O poeta paraibano fecha o disco com um manifesto contra o “agrebiz”, como o autor chama o agrobusiness num dos versos de Reis do Agronegócio. A canção é uma enxurrada de verdades escondidas pela grande mídia, para a qual o “agro é tudo”. Esse é, talvez, o ponto alto do disco, o clímax de sua narrativa, uma catarse de 11 minutos. Objetivo e atual, Chico vai fundo nos problemas naturais, sociais e econômicos trazidos pela indústria agropecuária, através de um cruzamento de referências que resgata a história recente do ruralismo no nosso país; como a alusão à ex-Ministra da Agricultura Kátia Abreu, conhecida como miss desmatamento (“Pobre tem mais é que comer com agrotóxico/Povo tem mais é que comer se tem transgênico/É o que acha, é o que disse um certo dia/Miss motosserrainha do desmatamento”) e ao constante debate entre ecologistas e os que defendem esse sistema de exploração.
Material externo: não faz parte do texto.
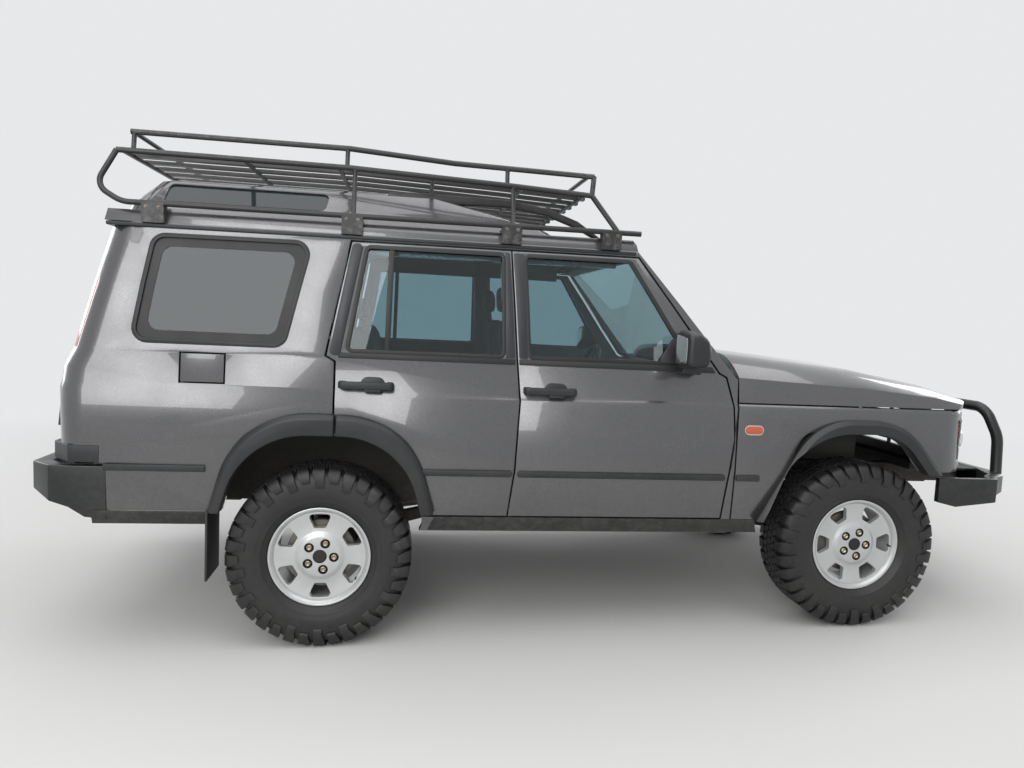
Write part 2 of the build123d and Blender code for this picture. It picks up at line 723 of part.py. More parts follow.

Vocês me dizem que o brasil não desenvolve
Sem o agrebiz feroz, desenvolvimentista
Mas até hoje na verdade nunca houve
Um desenvolvimento tão destrutivista
É o que diz aquele que vocês não ouvem
O cientista, essa voz, a da ciência
Tampouco a voz da consciência os comove
Vocês só ouvem algo por conveniência
Estado de Poesia é, enfim, um rico e belíssimo trabalho, que transita entre a leveza e a dor do ser, marcado pelo sotaque nordestino e negro de Chico, que em mais de 20 anos de carreira tem nos presenteado com canções que são de encher os olhos e fazer dançar a noite inteira. Chico César é #MúsicaNasOiça!